When we zoom out, we can begin to view the team itself as an organism—a system with its own emergent patternsthat we might describe in OCEAN terms:

  • Team Openness: Does the group embrace novel ideas? Is innovation rewarded or punished?

  • Team Conscientiousness: How reliably does the team meet its goals? Are deadlines and standards held collectively?

  • Team Extraversion: How outward-facing and communicative is the group? How actively does it engage other departments or stakeholders?

  • Team Agreeableness: How cooperative is the group dynamic? Is conflict addressed constructively or suppressed?

  • Team Neuroticism (Emotional Reactivity): How does the team respond to stress or uncertainty? Is there collective resilience or volatility?

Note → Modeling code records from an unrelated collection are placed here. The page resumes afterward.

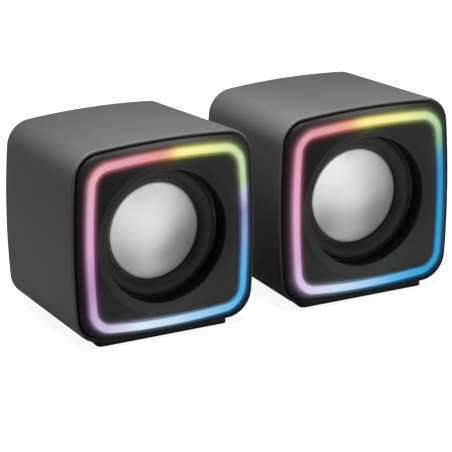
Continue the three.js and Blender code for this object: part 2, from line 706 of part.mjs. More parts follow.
// A knob with a raised pointer on its face, a blind hole for the shaft and a recess for the nut.
function volumeKnob() {
  const rear = KNOB_FRONT_Y + KNOB_LENGTH;
  const face = rear - 0.3;
  const hole = SHAFT_RADIUS + GAP;
  const recessRear = KNOB_FRONT_Y + KNOB_RECESS.depth;
  const body = turned([
    [0, rear - KNOB_FACE],
    [hole, rear - KNOB_FACE],
    [hole, recessRear],
    [KNOB_RECESS.radius, recessRear],
    [KNOB_RECESS.radius, KNOB_FRONT_Y],
    [KNOB_RADIUS, KNOB_FRONT_Y],
    [KNOB_RADIUS, face - 1.1],
    [KNOB_RADIUS - 1.2, face],
    [0, face],
  ], SEEN_SIDES);
  const pointer = boxGeometry([-0.6, 0.6], [rear - 1, rear], [2.5, KNOB_RADIUS - 1.6]);
  return shaped(body, { joined: [pointer] });
}

// A cap whose flange keeps it behind the rear panel.
function lightButton() {
  const front = REAR_PANEL_Y - BEHIND_PANEL;
  const rear = REAR_FACE_Y + BUTTON_STANDS_OUT;
  const flange = BUTTON_RADIUS + BUTTON_FLANGE;
  return turned([
    [0, front],
    [flange, front],
    [flange, REAR_PANEL_Y - GAP],
    [BUTTON_RADIUS, REAR_PANEL_Y - GAP],
    [BUTTON_RADIUS, rear - 0.4],
    [BUTTON_RADIUS - 0.5, rear],
    [0, rear],
  ], 20).translate(BUTTON_AT.x, 0, BUTTON_AT.z);
}

function buttonSwitch() {
  const half = 3;
  const front = BOARD.y + BOARD.thickness + GAP;
  const plungerRear = REAR_PANEL_Y - BEHIND_PANEL - BUTTON_TRAVEL - GAP;
  const body = boxGeometry([-half, half], [front, plungerRear - 1.2], [-half, half]);
  const plunger = rod(1.7, front + 1, plungerRear, 12);
  return shaped(body, { joined: [plunger] }).translate(BUTTON_AT.x, 0, BUTTON_AT.z);
}

function addControls(unit) {
  addMesh(unit, "right_link_grommet", grommet(LINK_GROMMET_AT), blackRubber);
  addMesh(unit, "right_amplifier_board", amplifierBoard(), boardGreen);
  addMesh(unit, "right_volume_pot", volumePot(), steel);
  addMesh(unit, "right_pot_nut", potNut(), steel);
  addMesh(unit, "right_button_switch", buttonSwitch(), blackPlastic);
  addMesh(unit, "right_light_button", lightButton(), blackRubber);
  const knob = new THREE.Group();
  knob.position.set(KNOB_AT.x, 0, KNOB_AT.z);
  knob.rotation.y = THREE.MathUtils.degToRad(KNOB_REST_TURN);
  unit.add(knob);
  addMesh(knob, "right_pot_shaft", potShaft(), steel);
  addMesh(knob, "right_volume_knob", volumeKnob(), blackPlastic);
}

// ---------------------------------------------------------------- the pair

const grommetHole = (at) => ({ at, radius: GROMMET_RADIUS + GAP });
const knobHole = { at: KNOB_AT, radius: COLLAR_RADIUS + GAP };
const buttonHole = { at: BUTTON_AT, radius: BUTTON_RADIUS + GAP };

const left = new THREE.Group();
left.position.set(-PITCH / 2, UNIT_Y, UNIT_Z);
addCabinet(left, "left", [grommetHole(CORD_GROMMET_AT)]);
addDriver(left, "left", { x: CORD_GROMMET_AT.x, y: REAR_PANEL_Y - 3.2, z: CORD_GROMMET_AT.z });

const right = new THREE.Group();
right.position.set(PITCH / 2, UNIT_Y, UNIT_Z);
const cordHoles = [grommetHole(CORD_GROMMET_AT), grommetHole(LINK_GROMMET_AT)];
addCabinet(right, "right", [...cordHoles, knobHole, buttonHole]);
addDriver(right, "right", { x: -12, y: BOARD.y - 1.2, z: BOARD.z - 13 });
addControls(right);

const speakers = new THREE.Group();
speakers.add(left, right);

export default speakers;
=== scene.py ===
"""The looks of a pair of desktop cube speakers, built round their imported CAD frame.

Shapes are worked out in millimetres in one unit's own space: x to the right, y into the cabinet
from the baffle's flat panel, z up from the unit's middle. place() turns them into the frame.
"""

import json
import math
from collections import namedtuple

import bmesh
import bpy
import numpy as np
from mathutils import Matrix, Vector


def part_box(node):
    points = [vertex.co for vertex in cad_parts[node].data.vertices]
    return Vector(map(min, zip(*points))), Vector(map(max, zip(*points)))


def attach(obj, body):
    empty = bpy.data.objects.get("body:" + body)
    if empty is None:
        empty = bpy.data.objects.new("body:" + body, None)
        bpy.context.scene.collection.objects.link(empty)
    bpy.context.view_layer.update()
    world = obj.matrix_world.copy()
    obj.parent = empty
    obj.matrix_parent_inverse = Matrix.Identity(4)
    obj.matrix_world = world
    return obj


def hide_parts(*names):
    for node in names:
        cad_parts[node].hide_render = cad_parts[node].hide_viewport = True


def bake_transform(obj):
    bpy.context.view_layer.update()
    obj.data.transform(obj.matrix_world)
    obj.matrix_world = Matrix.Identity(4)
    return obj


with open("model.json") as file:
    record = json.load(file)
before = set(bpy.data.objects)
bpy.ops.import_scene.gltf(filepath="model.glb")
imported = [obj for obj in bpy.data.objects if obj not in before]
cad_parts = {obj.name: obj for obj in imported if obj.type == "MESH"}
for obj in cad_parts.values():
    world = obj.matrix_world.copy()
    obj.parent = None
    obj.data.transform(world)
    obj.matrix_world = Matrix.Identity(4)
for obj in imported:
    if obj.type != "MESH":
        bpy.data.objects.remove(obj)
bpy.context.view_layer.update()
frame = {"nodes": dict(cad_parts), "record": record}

MM = 0.001

# ---- dimensions, as in the CAD

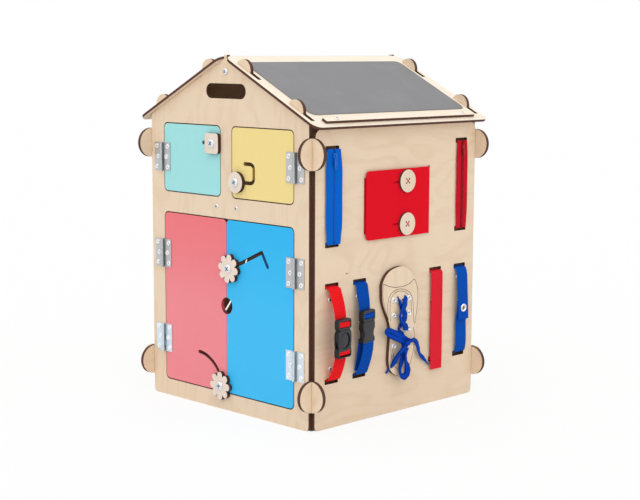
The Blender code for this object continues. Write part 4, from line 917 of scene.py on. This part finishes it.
def strap_halves(buckle, fabric, low_window):
    """Both halves of a buckled strap; the upper half turns forward through the buckle's upper window, and the lower
    half through its lower window where low_window is set.
    """
    colour, y, face, bow, thick = buckle.colour, buckle.y, buckle.x, buckle.bow, buckle.thick
    tall = 0.0092
    behind = face - thick / 2 - WEB_T / 2 - FIT
    front = face + thick / 2 - 0.0011
    share = (bow - thick / 2 - WEB_T / 2 - FIT) / bow

    def through(edge, way):
        return [(behind + 0.0003, edge + way * 0.0012), (face - 0.0004, edge - way * 0.0004),
                (front - 0.0004, edge - way * 0.0019), (front, edge - way * tall * 0.5),
                (front - 0.0004, edge - way * (tall - 0.0012)), (face + 0.0006, edge - way * (tall + 0.0006))]

    def half(part, route):
        return band(f"{colour}_strap_{part}_half", route, y, WEB_W, WEB_T, fabric, 0.0005, RIB_PITCH, 0.0006,
                    lean=lambda t: STRAP_LEAN * grow(0.45, 0.95)(t))

    start = lane(STRAP_HIGH, True) - WEB_BEND / 2
    upper = half("upper", entry(STRAP_HIGH, True) + arch(start, buckle.top - 0.0010, bow, share)
                 + through(buckle.top - buckle.drop, 1))
    place_piece(upper, "house", f"{colour}_webbing", f"{colour}_strap_upper")
    start = lane(STRAP_LOW, False) + WEB_BEND / 2
    bottom = buckle.bottom
    if low_window:
        route = arch(start, bottom + 0.0010, bow, share) + through(bottom + 0.0030, -1)
    else:
        out = bow + thick / 2 - 0.0012
        route = arch(start, bottom - 0.0030, out, 1.0)
        route += [(WALL_FACE + WEB_T + out, bottom - 0.0005), (WALL_FACE + WEB_T + out - 0.0004, bottom + 0.0022)]
    lower = half("lower", entry(STRAP_LOW, False) + route)
    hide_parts(f"{colour}_strap_lower")
    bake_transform(lower)


def contoured_buckle(b):
    """The round-centred buckle of the first strap, its plug and its socket."""
    head = ((-4, 0), (-1.5, -0.8), (-0.3, -2.6), (0, -5), (0, -12), (-0.6, -14), (-2.2, -15.5), (-3.2, -16.5))
    arm = ((12.8, -15.5), (12.8, -19.5), (15, -22.5), (15.4, -27.5), (14.6, -33.5), (11.8, -38), (10, -34.5),
           (9.4, -19.5), (3.6, -19.5), (3.6, -37.5))
    b.plate([b.mirrored(head), round_box(-13.4, -12.8, 13.4, -3.6, 0.8, 3)], 8.2, bevel=1.0, segments=3)
    b.plate([b.mirrored(arm, False)], 4.0, bevel=0.7, segments=3)
    b.finish("contoured_plug", "house", "plug")

    shell = b.mirrored(((-3.2, -16.8), (-2, -18), (-0.4, -20.2), (0, -22.8), (0.1, -28.8), (0, -36.8),
                        (-0.8, -41.3), (-0.4, -45.8), (0, -49.5), (0, -53), (-0.5, -55.3), (-1.8, -56.9), (-4, -57.5)))
    cheek = ((11.55, -43.3), (15.55, -43.3), (15.55, -56.3), (0, -57.2))
    window = round_box(-13.4, -55.7, 13.4, -47.7, 0.8, 3)
    middle = -31.8
    b.plate([shell, window, round_loop(0, middle, 12.3, 44)], 2.2, 3.0, bevel=0.8, segments=3)
    b.plate([shell, window], 1.76, -3.22, bevel=0.7)
    b.plate([b.mirrored(cheek, False), window], 4.46)
    disc = ((0, -0.1), (7, -0.2), (9.4, -0.4), (10.4, -0.9), (10.6, -1.6), (10.6, -2.2), (0, -2.2))
    floor = ((0, -1.9), (12.6, -1.9), (12.6, -2.4), (0, -2.4))
    for profile, across, up in ((floor, 0, 0), (disc, -1.4, -0.6)):
        mesh = turned_mesh("round", profile, 44)
        spot = Vector((b.x + b.thick / 2, b.y + mm(across), b.top + mm(middle + up)))
        mesh.transform(Matrix.Translation(spot) @ FACE_OUT)
        b.parts.append(add_object("round", mesh, MATS["black_plastic"]))
    b.finish("contoured_socket", "red_socket", "socket")


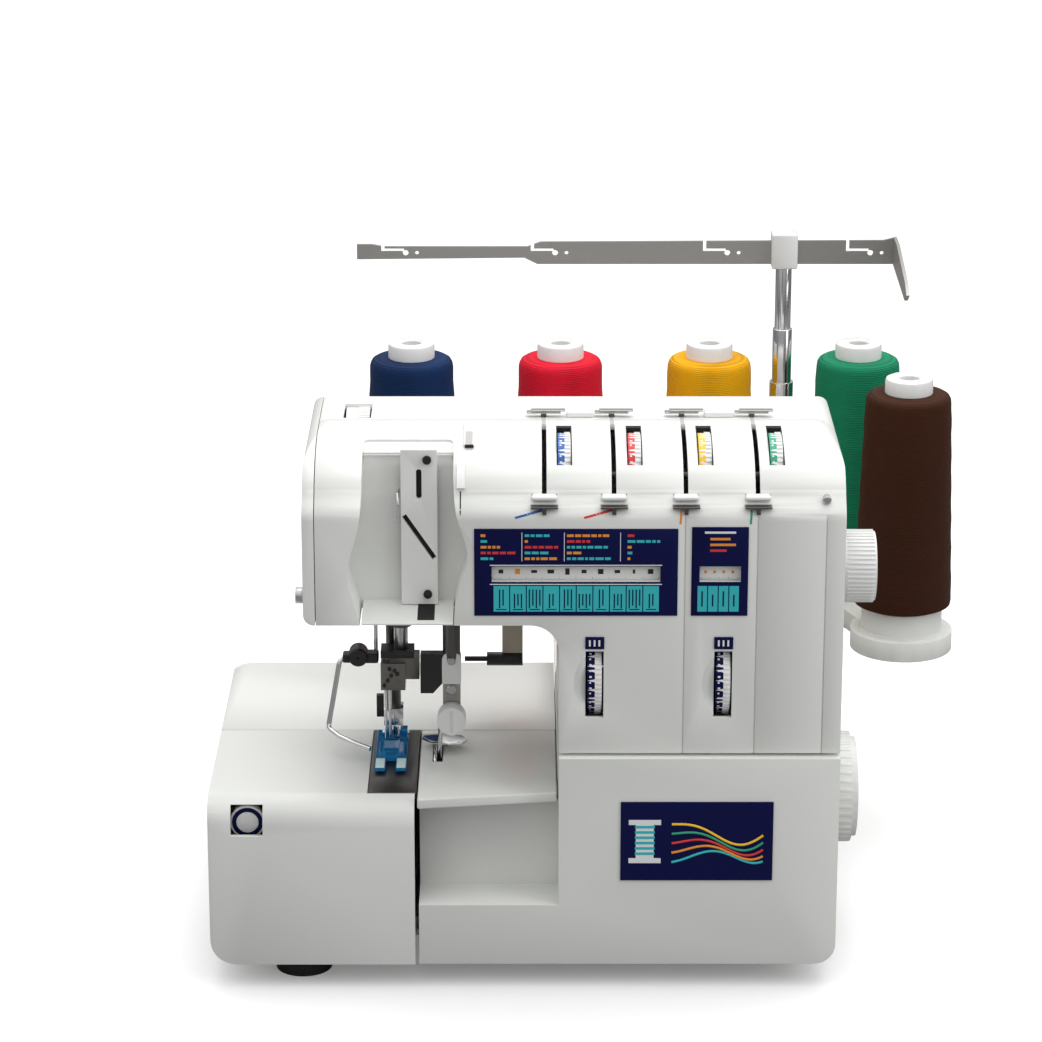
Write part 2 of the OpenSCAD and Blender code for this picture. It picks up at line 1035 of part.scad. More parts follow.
// Wound cone: tapered core with its cap, and the thread on it, free to turn on the pin
module thread_cone(at) {
    z0 = disc_z1 + 0.5;
    translate([at[0], at[1], z0])
        union() {
            rotate_extrude()
                polygon([
                    [pin_r + 4, 0], [17, 0], [13.2, cone_h + 9], [11, cone_h + 10],
                    [6, cone_h + 10], [6, cone_h - 6], [pin_r + 4, cone_h - 9]
                ]);
            rotate_extrude()
                polygon([
                    [17.1, 1], [cone_r - 1, 1], [cone_r, 3], [cone_r - 4, cone_h - 2],
                    [cone_r - 6, cone_h], [13.6, cone_h]
                ]);
        }
}

module thread_cone_1() {
    color("midnightblue")
        thread_cone([cone_x[0], stand_y]);
}

module thread_cone_2() {
    color("crimson")
        thread_cone([cone_x[1], stand_y]);
}

module thread_cone_3() {
    color("orange")
        thread_cone([cone_x[2], stand_y]);
}

module thread_cone_4() {
    color("seagreen")
        thread_cone([cone_x[3], stand_y]);
}

module thread_cone_5() {
    color("saddlebrown")
        thread_cone(side_cone);
}

module mast_base() {
    color("silver")
        union() {
            tube_z(stand_z1, 268, mast_at, 7.4, 6 + fit);
            rod_z(stand_z1, stand_z1 + 3, mast_at, 7.4);
        }
}

module mast_tube() {
    color("silver")
        tube_z(170, 302, mast_at, 6, 5 + fit);
}

module mast_rod() {
    color("silver")
        rod_z(200, bar_z - 10, mast_at, 5);
}

module guide_clamp() {
    color("white")
        difference() {
            box([mast_at[0] - 8, stand_y - 7, bar_z - 10], [mast_at[0] + 8, stand_y + 7, bar_z + 12]);
            box([-far, stand_y - 1, bar_z - 8], [far, stand_y + 1, bar_z + 8]);
        }
}

// Front view of the guide bar: stepped strip with a hooked thread slot near each cone
module bar_outline() {
    z = bar_z;
    difference() {
        polygon([
            [-101, z - 5], [2, z - 4], [10, z - 8], [bar_right, z - 8], [bar_right, z + 9],
            [bar_right - 8, z + 7], [12, z + 6], [4, z + 3], [-84, z + 3], [-92, z + 4.4],
            [-101, z + 4.4]
        ]);
        for (x = [-78, 14, 120, 208]) {
            rect([x - 8, z], [x + 6, z + 1.8]);
            rect([x - 8, z], [x - 6, z + 12]);
            translate([x + 7, z - 1])
                circle(r = 1.8);
            translate([x + 14, z - 1])
                circle(r = 1.2);
        }
    }
}

module guide_bar() {
    color([0.62, 0.61, 0.59])
        union() {
            along_y(stand_y - 1, stand_y + 1)
                bar_outline();
            along_x(bar_right - 2, bar_right)
                polygon([
                    [stand_y, bar_z - 8], [stand_y - 75, bar_z - 12], [stand_y - 86, bar_z - 6],
                    [stand_y - 75, bar_z - 1], [stand_y - 20, bar_z + 9], [stand_y, bar_z + 9]
                ]);
        }
}

module power_switch() {
    color([0.08, 0.08, 0.08])
        translate(switch_axis)
            rotate([0, 0, -6])
                difference() {
                    box([-4, -14.3, 77], [5.2, 14.3, 91]);
                    translate([14.2, 0, 76])
                        cylinder(h = 16, r = 9.6);
                    translate([0, 0, 76])
                        cylinder(h = 16, r = 1.4 + fit);
                }
}

module power_inlet() {
    color([0.08, 0.08, 0.08])
        difference() {
            box([body_right - 20, 171, 43], [body_right + 0.5, 201, 65]);
            box([body_right - 16, 175, 47], [body_right + 1, 197, 61]);
        }
    color("silver")
        for (y = [181, 191])
            rod_x(body_right - 16, body_right - 4, [y, 54], 1.2);
}

placed() base_tray();
placed() feet();
placed() main_frame();
placed() lower_casing();
placed() rear_bed_cover();
placed() cloth_plate();
placed() front_casing();
placed() rear_casing();
placed() face_cover();
placed() case_screws();
placed() takeup_cover();
placed() label_plates();
placed() selector_knob();
placed() tension_dial_1();
placed() tension_dial_2();
placed() tension_dial_3();
placed() tension_dial_4();
placed() thread_guides();
placed() feed_ratio_dial();
placed() stitch_length_dial();
placed() pressure_dial();
placed() cutting_width_dial();
placed() needle_plate();
placed() feed_dogs();
placed() needle_bar();
placed() needle_clamp();
placed() needles();
placed() presser_bar();
placed() foot_holder();
placed() presser_foot();
placed() foot_lifter();
placed() lifter_grip();
placed() finger_guard();
placed() knife_arm();
placed() knife_knob();
placed() upper_knife();
placed() lower_knife();
placed() upper_looper();
placed() lower_looper();
placed() main_shaft();
placed() handwheel();
placed() motor();
placed() motor_pulley();
placed() drive_belt();
placed() looper_cover();
placed() cover_hinge_rod();
placed() shelf_panel();
placed() spool_stand();
placed() thread_cone_1();
placed() thread_cone_2();
placed() thread_cone_3();
placed() thread_cone_4();
placed() thread_cone_5();
placed() mast_base();
placed() mast_tube();
placed() mast_rod();
placed() guide_clamp();
placed() guide_bar();
placed() power_inlet();
placed() power_switch();
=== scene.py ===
"""Looks of the serger overlock machine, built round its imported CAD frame."""
import json
import math
import random

import bmesh
import bpy
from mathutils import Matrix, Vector


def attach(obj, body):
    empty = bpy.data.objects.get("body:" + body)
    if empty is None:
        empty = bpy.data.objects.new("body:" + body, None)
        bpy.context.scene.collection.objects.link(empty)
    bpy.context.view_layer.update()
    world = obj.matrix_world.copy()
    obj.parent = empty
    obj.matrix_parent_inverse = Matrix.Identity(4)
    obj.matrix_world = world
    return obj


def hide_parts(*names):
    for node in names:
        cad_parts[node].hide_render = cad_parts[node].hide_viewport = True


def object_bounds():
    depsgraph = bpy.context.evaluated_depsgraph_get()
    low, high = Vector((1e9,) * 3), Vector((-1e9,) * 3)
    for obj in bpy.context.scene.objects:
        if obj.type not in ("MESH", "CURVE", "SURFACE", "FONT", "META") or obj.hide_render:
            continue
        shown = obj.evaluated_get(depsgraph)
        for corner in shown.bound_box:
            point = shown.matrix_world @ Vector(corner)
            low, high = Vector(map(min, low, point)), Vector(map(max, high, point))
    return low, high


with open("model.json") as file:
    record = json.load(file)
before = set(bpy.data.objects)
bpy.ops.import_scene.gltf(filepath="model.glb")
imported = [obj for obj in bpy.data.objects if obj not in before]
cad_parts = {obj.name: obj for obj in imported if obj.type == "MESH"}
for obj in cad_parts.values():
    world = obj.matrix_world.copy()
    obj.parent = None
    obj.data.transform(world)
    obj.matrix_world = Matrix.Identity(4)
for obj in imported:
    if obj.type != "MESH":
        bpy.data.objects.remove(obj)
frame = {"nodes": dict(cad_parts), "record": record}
CAD_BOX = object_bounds()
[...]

These team-level patterns are not just aggregates of individual traits. They are emergent properties, shaped by interpersonal histories, leadership modelling, cultural norms, reinforcement contingencies, and the wider organisational system in which the team operates.


The Wider Context: Organisations within Systems

Organisations don’t exist in a vacuum. They function within larger cultural, social, political, and economic landscapes—each influencing the expression and development of individual and group traits. For example:

  • In a risk-averse industry, team-level Openness may be systematically suppressed.

  • During times of socio-political instability, teams may show heightened reactivity (Neuroticism) regardless of individual coping skills.

  • In organisations with a long history of top-down control, even high-Agreeableness teams may become passive or disengaged.

Understanding these wider contexts helps leaders avoid pathologizing individuals or teams for patterns that may be contextually adaptive responses to historical contingencies or systemic pressures.


How This Helps Organisational Development and Leadership

  1. Leadership Agility: Leaders who understand OCEAN traits through a contextual lens can adapt their strategies. They can shape environments that elicit the best from team members rather than impose static expectations.

  2. Team Formulation: HR professionals and consultants can use contextual trait analysis to build balanced teams, anticipate points of friction, and foster environments where each individual can thrive.

  3. Organisational Culture Mapping: By identifying the "personality" of teams and departments, organisations can assess culture alignment, spot emerging silos, and identify systemic barriers to flexibility or innovation.

  4. Targeted Interventions: Rather than treating low performance as an individual deficit, a contextual behavioural approach asks “What context is producing this pattern?”—leading to more sustainable and compassionate interventions.


Final Thoughts

The OCEAN model remains a powerful heuristic for understanding personality. But when applied with a contextual behavioural lens, it becomes more than a tool for categorisation—it becomes a map for systemic insight, offering powerful levers for change at the levels of individual, team, and organisation.


In this view, traits are not fixed labels but evolving patterns, teams are not static groups but living systems, and behaviour is never divorced from context. With this perspective, leaders, HR professionals, and consultants can support psychologically flexible, high-performing teams that are prepared not only to survive, but to adapt and thrive in an ever-changing world.